(Task to carry out)
Quote verbatim every line from the line containing "Model this object" to the line containing "import numpy as np", inclusive of both, and no other line.

Extracted data entries:
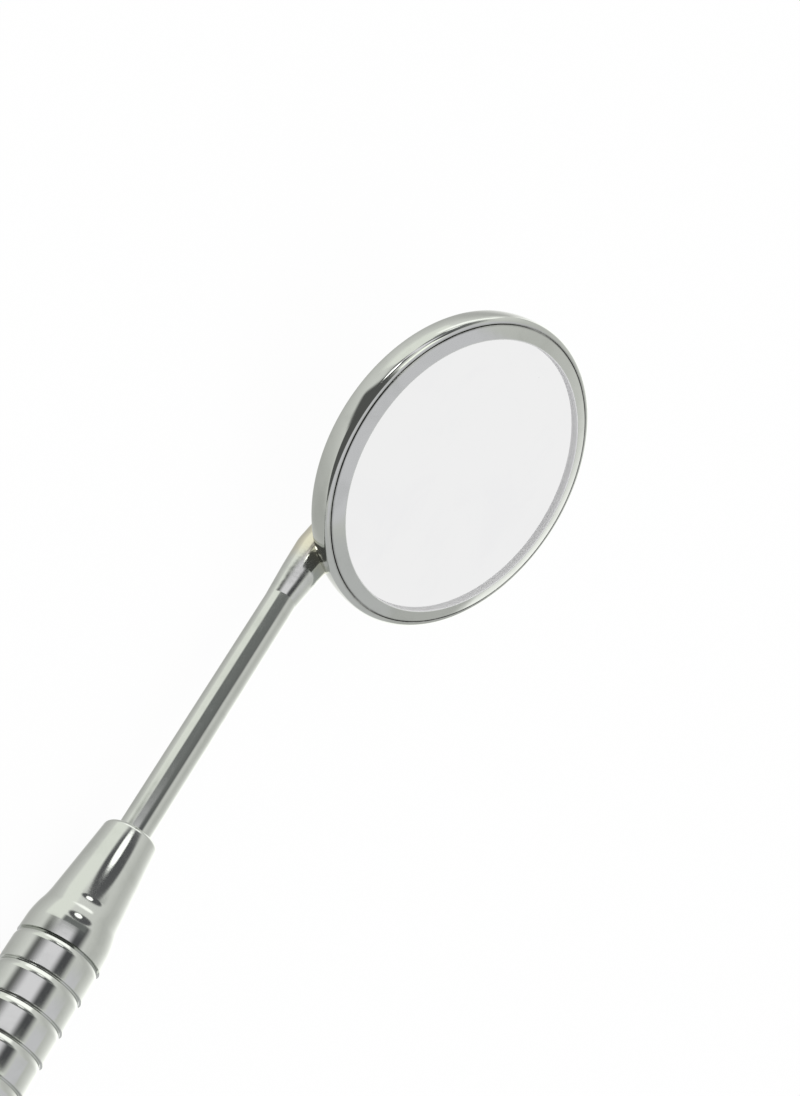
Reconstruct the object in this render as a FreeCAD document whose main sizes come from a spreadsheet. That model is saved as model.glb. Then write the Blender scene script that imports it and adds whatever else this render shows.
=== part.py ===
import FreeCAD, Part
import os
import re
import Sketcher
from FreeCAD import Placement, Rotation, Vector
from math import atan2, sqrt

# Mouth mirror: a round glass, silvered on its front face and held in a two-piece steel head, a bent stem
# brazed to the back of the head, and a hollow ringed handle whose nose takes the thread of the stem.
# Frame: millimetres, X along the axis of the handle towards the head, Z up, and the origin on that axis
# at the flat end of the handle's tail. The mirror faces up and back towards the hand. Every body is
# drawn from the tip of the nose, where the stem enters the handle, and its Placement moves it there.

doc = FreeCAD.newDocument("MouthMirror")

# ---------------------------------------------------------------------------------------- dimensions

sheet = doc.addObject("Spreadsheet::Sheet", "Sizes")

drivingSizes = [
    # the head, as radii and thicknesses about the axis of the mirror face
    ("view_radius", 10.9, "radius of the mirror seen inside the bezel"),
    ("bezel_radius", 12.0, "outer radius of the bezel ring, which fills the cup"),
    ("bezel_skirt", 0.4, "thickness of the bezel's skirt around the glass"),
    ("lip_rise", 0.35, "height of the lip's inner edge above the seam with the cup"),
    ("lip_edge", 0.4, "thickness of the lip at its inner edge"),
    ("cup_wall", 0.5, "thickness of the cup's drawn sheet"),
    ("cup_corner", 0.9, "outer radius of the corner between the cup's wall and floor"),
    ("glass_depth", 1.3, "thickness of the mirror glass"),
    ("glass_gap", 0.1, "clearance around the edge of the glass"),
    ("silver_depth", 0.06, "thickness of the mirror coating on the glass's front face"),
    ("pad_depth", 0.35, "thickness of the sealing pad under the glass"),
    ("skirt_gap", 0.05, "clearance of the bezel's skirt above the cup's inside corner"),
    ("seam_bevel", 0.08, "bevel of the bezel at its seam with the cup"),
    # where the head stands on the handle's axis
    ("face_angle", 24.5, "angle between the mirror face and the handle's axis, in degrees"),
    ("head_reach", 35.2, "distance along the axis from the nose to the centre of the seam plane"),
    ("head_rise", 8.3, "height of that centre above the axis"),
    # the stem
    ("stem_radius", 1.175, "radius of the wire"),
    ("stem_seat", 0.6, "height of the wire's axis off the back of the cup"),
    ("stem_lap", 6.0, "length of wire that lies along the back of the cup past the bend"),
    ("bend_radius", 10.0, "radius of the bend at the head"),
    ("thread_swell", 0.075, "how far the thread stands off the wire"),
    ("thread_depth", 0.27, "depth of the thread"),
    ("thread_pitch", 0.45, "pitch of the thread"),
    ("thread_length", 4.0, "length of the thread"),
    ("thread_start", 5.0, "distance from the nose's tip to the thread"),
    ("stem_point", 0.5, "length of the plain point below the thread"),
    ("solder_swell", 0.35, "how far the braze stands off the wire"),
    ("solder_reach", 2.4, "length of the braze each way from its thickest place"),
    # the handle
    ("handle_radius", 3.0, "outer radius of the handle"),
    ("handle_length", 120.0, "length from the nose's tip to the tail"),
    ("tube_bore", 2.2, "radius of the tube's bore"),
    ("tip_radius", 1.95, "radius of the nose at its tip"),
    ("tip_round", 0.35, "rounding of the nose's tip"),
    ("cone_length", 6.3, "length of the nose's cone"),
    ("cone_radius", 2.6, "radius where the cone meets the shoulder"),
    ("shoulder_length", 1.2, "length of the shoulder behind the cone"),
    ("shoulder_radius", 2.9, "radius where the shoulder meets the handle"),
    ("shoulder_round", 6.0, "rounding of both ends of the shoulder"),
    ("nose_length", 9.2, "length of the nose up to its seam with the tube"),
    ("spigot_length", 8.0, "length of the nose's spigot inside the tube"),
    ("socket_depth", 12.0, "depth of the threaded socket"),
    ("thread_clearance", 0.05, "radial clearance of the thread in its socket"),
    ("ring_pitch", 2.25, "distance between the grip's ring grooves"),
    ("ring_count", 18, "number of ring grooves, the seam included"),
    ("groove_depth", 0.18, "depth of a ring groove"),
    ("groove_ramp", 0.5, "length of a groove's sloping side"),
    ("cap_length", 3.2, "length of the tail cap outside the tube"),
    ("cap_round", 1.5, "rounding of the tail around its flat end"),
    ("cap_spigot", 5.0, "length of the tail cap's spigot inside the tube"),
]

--

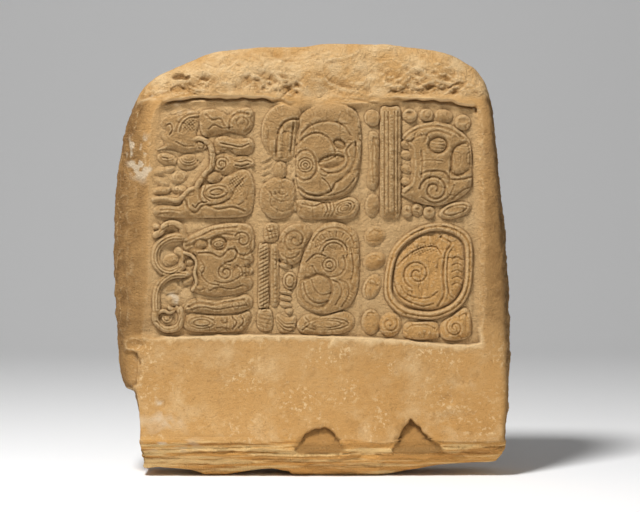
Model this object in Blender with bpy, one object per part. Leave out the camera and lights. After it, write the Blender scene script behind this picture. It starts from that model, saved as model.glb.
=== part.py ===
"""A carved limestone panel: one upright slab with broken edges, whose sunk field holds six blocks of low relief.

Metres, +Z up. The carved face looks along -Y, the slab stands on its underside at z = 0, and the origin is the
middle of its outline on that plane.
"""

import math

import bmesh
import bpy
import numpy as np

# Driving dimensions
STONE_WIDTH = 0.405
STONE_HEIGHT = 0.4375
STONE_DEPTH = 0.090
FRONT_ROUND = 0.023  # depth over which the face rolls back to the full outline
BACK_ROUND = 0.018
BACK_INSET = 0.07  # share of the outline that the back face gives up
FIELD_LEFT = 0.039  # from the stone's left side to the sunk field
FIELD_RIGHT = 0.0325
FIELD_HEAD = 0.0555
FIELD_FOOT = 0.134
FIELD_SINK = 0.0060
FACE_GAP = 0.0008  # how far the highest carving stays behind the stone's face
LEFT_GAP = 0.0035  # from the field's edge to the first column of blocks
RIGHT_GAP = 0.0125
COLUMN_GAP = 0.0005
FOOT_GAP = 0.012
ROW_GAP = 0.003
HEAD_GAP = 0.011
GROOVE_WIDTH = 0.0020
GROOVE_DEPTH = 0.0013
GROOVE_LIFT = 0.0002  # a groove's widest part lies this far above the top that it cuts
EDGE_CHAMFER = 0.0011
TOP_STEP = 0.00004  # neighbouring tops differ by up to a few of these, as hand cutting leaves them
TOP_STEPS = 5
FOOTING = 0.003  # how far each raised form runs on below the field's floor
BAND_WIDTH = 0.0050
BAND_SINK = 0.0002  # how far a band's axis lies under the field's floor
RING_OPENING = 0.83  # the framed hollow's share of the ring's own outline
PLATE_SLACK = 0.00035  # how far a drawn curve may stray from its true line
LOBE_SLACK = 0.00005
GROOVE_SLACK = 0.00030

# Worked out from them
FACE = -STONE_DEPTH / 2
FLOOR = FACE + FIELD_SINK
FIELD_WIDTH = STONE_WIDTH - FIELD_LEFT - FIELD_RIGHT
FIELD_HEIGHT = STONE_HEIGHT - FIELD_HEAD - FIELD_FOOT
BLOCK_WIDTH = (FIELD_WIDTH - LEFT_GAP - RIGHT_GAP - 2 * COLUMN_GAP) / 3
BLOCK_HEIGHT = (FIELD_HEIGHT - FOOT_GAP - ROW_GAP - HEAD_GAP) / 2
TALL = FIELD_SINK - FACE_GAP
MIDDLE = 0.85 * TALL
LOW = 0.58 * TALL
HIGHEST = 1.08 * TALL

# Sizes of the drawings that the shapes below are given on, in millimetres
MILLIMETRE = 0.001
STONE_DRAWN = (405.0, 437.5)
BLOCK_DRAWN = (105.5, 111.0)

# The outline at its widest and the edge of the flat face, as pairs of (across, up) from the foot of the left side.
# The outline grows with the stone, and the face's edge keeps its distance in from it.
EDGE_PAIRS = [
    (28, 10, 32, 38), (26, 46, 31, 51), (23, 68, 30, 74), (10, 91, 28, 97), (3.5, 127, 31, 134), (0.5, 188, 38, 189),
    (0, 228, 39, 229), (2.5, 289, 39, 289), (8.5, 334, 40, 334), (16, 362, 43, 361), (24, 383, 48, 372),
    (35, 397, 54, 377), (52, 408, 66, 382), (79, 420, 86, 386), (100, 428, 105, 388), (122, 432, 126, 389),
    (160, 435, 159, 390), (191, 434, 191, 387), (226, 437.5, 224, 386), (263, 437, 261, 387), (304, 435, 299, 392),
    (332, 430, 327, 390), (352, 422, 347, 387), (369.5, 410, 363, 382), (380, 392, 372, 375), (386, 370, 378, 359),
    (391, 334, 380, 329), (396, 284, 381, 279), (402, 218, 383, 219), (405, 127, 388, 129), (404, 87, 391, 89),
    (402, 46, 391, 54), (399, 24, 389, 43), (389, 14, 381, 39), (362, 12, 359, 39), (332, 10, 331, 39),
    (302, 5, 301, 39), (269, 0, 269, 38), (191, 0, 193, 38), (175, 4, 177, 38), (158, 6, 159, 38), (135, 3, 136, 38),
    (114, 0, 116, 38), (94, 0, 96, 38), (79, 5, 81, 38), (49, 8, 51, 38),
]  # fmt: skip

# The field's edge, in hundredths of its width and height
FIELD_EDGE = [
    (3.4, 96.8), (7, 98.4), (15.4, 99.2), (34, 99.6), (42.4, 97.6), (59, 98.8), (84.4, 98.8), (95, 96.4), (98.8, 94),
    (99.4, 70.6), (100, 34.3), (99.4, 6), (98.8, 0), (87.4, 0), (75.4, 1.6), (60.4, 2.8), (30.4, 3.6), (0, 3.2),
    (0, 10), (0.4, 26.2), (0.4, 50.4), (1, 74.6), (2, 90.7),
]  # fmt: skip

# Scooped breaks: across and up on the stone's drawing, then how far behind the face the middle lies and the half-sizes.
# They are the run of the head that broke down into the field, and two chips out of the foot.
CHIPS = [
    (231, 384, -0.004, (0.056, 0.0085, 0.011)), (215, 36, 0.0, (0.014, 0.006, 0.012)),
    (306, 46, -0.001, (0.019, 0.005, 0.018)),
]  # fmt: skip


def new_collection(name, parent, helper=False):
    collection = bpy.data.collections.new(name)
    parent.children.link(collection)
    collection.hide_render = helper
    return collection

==

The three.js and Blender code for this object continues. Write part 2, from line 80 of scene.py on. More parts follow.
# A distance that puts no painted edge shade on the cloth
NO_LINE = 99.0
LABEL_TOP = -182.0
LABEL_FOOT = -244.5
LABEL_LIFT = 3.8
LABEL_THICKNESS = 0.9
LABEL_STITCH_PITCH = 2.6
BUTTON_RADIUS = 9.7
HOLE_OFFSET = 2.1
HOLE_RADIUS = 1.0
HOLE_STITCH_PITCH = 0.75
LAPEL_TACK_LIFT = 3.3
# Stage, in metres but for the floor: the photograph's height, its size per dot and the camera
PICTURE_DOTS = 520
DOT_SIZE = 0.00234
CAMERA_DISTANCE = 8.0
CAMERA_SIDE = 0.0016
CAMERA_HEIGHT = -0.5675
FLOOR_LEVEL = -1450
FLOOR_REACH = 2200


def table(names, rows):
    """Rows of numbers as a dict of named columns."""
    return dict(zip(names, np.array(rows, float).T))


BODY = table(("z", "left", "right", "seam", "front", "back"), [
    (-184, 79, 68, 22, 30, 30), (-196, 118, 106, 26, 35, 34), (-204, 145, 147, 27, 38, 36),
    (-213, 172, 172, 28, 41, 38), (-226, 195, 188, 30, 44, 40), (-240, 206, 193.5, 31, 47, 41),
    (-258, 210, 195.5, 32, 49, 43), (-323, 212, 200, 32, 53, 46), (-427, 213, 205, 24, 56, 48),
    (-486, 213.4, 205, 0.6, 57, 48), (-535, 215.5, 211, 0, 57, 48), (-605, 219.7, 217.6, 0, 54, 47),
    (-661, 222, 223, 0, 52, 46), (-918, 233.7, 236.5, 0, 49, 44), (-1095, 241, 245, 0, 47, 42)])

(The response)
Model this object in Blender with bpy, one object per part. Leave out the camera and lights. After it, write the Blender scene script behind this picture. It starts from that model, saved as model.glb.
=== part.py ===
"""A carved limestone panel: one upright slab with broken edges, whose sunk field holds six blocks of low relief.

Metres, +Z up. The carved face looks along -Y, the slab stands on its underside at z = 0, and the origin is the
middle of its outline on that plane.
"""

import math

import bmesh
import bpy
import numpy as np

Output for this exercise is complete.